_Instruction_
Everything from the line containing "gap = np.hypot(x" to the line containing "for node in", both lines included, must be copied exactly; nothing else should be.

_Recorded information_

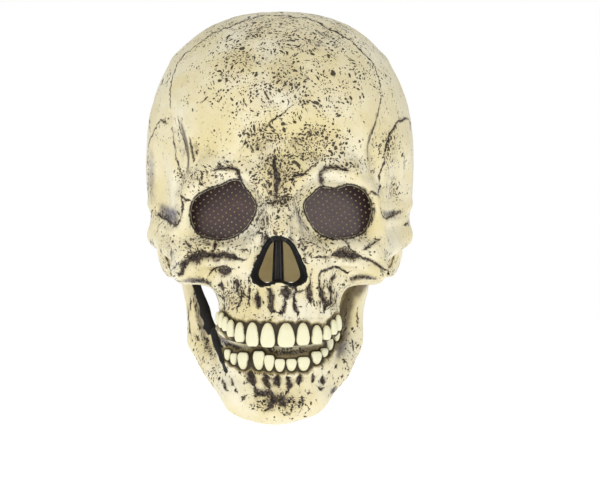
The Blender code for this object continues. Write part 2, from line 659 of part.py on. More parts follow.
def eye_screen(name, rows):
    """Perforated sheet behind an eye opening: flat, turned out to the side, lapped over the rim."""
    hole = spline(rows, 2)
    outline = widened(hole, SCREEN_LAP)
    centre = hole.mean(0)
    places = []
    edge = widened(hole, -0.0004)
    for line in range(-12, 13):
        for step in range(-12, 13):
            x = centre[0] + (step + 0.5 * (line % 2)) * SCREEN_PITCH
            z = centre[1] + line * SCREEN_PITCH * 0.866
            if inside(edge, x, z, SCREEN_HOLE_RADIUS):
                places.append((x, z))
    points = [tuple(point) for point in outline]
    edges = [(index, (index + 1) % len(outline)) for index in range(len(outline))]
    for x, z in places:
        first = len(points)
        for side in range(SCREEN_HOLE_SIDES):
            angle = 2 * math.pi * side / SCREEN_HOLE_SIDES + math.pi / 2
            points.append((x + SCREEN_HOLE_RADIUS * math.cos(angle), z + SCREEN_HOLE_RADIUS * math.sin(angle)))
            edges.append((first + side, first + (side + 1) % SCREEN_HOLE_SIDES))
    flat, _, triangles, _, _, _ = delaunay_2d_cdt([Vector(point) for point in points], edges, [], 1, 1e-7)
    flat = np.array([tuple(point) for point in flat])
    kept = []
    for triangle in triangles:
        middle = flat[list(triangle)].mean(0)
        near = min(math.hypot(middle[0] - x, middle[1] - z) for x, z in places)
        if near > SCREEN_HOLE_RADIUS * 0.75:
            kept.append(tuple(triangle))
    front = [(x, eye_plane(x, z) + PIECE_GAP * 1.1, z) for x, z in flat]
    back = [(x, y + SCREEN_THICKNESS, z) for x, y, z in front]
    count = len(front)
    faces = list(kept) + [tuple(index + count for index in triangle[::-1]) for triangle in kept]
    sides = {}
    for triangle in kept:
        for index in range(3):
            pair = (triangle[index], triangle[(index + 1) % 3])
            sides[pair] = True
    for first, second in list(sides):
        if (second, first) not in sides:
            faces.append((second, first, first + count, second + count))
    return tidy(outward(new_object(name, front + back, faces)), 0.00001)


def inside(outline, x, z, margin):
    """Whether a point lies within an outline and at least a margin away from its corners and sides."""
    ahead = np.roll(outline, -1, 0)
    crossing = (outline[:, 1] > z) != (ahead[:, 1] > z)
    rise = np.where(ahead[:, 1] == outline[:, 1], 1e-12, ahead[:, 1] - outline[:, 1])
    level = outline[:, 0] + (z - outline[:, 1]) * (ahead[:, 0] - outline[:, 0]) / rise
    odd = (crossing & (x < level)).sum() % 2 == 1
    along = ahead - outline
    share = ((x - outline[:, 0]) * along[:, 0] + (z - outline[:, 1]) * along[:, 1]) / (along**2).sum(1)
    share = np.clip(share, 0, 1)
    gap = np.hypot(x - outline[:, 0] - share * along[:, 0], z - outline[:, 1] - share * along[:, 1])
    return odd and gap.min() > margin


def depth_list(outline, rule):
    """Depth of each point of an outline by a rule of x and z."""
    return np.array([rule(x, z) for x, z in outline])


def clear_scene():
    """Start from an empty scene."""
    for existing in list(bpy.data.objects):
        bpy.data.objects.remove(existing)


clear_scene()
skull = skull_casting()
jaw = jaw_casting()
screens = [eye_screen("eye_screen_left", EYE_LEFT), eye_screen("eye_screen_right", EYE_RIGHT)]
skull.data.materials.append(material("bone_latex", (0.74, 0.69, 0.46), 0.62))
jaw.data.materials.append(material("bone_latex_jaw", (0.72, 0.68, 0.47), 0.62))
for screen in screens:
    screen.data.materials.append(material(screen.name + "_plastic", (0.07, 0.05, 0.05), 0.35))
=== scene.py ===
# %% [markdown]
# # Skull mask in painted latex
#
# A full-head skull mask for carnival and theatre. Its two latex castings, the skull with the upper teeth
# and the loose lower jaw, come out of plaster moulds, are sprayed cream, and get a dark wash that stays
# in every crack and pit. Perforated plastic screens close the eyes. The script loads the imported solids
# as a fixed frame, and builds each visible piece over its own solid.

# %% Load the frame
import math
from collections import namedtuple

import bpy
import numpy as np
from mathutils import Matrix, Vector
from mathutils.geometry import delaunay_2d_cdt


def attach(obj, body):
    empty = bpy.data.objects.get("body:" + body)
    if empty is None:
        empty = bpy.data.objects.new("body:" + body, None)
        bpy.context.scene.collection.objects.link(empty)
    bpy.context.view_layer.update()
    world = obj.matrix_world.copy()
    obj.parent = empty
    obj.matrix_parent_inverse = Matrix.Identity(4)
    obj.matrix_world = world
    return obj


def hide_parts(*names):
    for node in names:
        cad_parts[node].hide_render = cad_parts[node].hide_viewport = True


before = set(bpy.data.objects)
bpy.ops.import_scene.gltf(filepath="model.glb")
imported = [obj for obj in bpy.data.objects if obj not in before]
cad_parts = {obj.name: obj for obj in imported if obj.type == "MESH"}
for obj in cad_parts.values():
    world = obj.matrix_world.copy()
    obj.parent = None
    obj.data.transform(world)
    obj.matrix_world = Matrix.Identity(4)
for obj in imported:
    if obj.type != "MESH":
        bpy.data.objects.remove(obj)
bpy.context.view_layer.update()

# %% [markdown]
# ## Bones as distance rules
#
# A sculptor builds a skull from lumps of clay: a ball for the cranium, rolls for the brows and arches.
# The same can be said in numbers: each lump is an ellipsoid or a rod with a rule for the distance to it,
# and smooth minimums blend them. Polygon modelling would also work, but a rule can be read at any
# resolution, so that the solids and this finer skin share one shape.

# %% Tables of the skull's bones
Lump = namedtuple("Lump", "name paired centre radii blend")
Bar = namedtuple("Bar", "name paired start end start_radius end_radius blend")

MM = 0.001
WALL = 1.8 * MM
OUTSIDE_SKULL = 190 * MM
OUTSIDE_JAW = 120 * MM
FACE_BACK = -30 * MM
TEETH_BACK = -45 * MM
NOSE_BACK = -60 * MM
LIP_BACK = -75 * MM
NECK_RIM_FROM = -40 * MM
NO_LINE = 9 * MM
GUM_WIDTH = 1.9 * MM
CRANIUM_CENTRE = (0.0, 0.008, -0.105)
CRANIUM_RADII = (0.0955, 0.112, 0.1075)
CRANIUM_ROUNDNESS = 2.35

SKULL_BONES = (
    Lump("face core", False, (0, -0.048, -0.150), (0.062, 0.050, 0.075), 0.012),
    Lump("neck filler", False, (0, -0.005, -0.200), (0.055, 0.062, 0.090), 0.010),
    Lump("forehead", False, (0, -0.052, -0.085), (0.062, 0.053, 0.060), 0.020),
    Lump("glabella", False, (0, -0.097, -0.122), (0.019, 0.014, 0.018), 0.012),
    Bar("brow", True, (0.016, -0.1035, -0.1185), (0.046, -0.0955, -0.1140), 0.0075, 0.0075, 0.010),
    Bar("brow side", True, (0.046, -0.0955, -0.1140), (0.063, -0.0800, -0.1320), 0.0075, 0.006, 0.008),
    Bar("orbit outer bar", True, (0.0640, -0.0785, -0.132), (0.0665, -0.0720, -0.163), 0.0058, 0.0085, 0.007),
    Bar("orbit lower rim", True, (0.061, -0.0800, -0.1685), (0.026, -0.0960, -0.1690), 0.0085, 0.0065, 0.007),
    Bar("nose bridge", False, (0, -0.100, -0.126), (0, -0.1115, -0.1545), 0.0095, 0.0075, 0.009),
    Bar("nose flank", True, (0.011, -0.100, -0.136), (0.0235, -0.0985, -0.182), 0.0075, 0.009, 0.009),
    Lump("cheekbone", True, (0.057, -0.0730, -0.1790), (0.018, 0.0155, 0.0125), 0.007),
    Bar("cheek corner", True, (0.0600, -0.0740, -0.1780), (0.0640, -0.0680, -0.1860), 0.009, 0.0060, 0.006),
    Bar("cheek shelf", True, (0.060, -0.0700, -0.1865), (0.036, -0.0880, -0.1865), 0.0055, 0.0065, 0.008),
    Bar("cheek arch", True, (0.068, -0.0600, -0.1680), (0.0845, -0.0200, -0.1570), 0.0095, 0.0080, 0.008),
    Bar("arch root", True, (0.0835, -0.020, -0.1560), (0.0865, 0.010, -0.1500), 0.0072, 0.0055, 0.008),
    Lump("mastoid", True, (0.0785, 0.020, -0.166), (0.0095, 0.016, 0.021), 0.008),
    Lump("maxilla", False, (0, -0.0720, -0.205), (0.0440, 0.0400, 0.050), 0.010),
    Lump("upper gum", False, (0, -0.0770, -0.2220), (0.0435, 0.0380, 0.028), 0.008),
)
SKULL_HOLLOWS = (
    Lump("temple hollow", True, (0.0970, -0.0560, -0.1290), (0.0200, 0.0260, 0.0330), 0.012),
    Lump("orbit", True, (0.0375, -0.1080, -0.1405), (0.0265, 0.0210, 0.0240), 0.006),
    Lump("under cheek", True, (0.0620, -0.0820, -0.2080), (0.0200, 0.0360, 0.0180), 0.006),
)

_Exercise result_
    gap = np.hypot(x - outline[:, 0] - share * along[:, 0], z - outline[:, 1] - share * along[:, 1])
    return odd and gap.min() > margin


def depth_list(outline, rule):
    """Depth of each point of an outline by a rule of x and z."""
    return np.array([rule(x, z) for x, z in outline])


def clear_scene():
    """Start from an empty scene."""
    for existing in list(bpy.data.objects):
        bpy.data.objects.remove(existing)


clear_scene()
skull = skull_casting()
jaw = jaw_casting()
screens = [eye_screen("eye_screen_left", EYE_LEFT), eye_screen("eye_screen_right", EYE_RIGHT)]
skull.data.materials.append(material("bone_latex", (0.74, 0.69, 0.46), 0.62))
jaw.data.materials.append(material("bone_latex_jaw", (0.72, 0.68, 0.47), 0.62))
for screen in screens:
    screen.data.materials.append(material(screen.name + "_plastic", (0.07, 0.05, 0.05), 0.35))
=== scene.py ===
# %% [markdown]
# # Skull mask in painted latex
#
# A full-head skull mask for carnival and theatre. Its two latex castings, the skull with the upper teeth
# and the loose lower jaw, come out of plaster moulds, are sprayed cream, and get a dark wash that stays
# in every crack and pit. Perforated plastic screens close the eyes. The script loads the imported solids
# as a fixed frame, and builds each visible piece over its own solid.

# %% Load the frame
import math
from collections import namedtuple

import bpy
import numpy as np
from mathutils import Matrix, Vector
from mathutils.geometry import delaunay_2d_cdt


def attach(obj, body):
    empty = bpy.data.objects.get("body:" + body)
    if empty is None:
        empty = bpy.data.objects.new("body:" + body, None)
        bpy.context.scene.collection.objects.link(empty)
    bpy.context.view_layer.update()
    world = obj.matrix_world.copy()
    obj.parent = empty
    obj.matrix_parent_inverse = Matrix.Identity(4)
    obj.matrix_world = world
    return obj


def hide_parts(*names):
    for node in names:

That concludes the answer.